> _Input material_
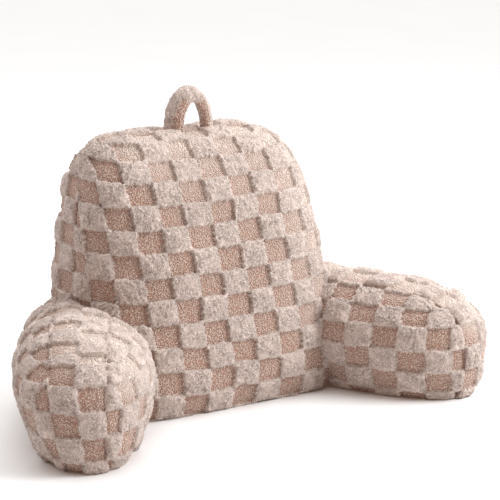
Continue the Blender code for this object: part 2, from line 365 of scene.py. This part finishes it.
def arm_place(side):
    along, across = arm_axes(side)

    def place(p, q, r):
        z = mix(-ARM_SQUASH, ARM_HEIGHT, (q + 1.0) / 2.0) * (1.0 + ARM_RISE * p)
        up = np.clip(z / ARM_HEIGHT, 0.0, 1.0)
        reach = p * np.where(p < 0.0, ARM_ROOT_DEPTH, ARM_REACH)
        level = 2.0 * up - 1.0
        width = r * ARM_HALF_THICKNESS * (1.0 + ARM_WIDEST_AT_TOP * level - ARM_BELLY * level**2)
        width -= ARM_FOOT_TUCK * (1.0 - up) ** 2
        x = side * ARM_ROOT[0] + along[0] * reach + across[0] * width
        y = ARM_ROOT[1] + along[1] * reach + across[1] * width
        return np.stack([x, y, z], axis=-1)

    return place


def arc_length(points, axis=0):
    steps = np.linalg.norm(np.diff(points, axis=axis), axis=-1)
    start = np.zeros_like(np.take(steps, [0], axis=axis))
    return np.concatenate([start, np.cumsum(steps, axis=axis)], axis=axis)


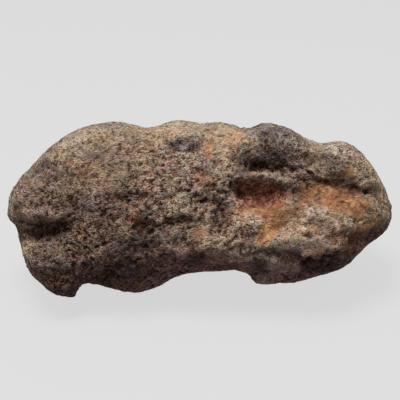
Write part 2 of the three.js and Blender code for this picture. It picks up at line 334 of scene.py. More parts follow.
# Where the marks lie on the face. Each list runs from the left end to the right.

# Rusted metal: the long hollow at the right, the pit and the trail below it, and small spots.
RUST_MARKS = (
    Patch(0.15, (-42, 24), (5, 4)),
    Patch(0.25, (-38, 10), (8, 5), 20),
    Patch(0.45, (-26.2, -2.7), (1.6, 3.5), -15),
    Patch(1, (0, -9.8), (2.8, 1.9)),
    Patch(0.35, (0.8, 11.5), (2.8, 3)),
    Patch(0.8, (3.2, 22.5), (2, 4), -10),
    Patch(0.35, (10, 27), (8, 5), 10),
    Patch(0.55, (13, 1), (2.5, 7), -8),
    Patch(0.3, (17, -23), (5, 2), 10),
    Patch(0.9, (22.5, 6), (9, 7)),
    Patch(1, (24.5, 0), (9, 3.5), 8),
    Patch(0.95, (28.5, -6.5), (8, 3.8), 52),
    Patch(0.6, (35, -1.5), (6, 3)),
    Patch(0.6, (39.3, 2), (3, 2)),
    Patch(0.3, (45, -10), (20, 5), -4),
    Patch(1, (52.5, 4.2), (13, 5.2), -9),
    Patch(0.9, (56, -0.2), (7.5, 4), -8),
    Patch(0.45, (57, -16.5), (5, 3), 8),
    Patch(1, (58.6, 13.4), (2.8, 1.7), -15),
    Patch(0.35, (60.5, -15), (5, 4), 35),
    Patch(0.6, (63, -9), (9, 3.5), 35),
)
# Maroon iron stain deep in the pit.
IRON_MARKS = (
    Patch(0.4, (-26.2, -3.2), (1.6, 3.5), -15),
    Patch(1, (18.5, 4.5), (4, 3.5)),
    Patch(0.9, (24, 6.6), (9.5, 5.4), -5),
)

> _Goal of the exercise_
Your task is to quote, without any alteration, the lines running from the top of the records to the line that holds "# Where the", both included.

> _Output of the task_
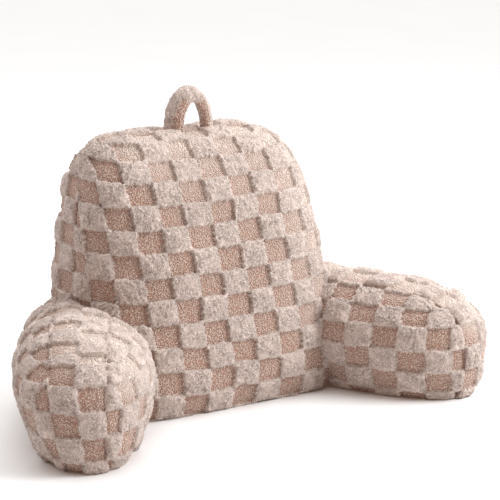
Continue the Blender code for this object: part 2, from line 365 of scene.py. This part finishes it.
def arm_place(side):
    along, across = arm_axes(side)

    def place(p, q, r):
        z = mix(-ARM_SQUASH, ARM_HEIGHT, (q + 1.0) / 2.0) * (1.0 + ARM_RISE * p)
        up = np.clip(z / ARM_HEIGHT, 0.0, 1.0)
        reach = p * np.where(p < 0.0, ARM_ROOT_DEPTH, ARM_REACH)
        level = 2.0 * up - 1.0
        width = r * ARM_HALF_THICKNESS * (1.0 + ARM_WIDEST_AT_TOP * level - ARM_BELLY * level**2)
        width -= ARM_FOOT_TUCK * (1.0 - up) ** 2
        x = side * ARM_ROOT[0] + along[0] * reach + across[0] * width
        y = ARM_ROOT[1] + along[1] * reach + across[1] * width
        return np.stack([x, y, z], axis=-1)

    return place


def arc_length(points, axis=0):
    steps = np.linalg.norm(np.diff(points, axis=axis), axis=-1)
    start = np.zeros_like(np.take(steps, [0], axis=axis))
    return np.concatenate([start, np.cumsum(steps, axis=axis)], axis=axis)


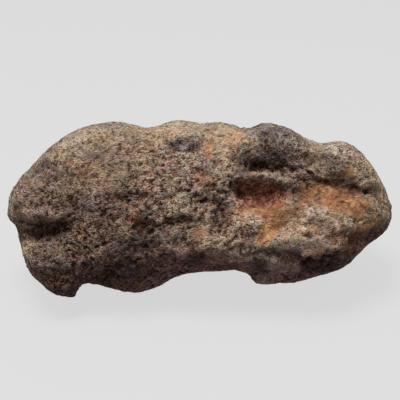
Write part 2 of the three.js and Blender code for this picture. It picks up at line 334 of scene.py. More parts follow.
# Where the marks lie on the face. Each list runs from the left end to the right.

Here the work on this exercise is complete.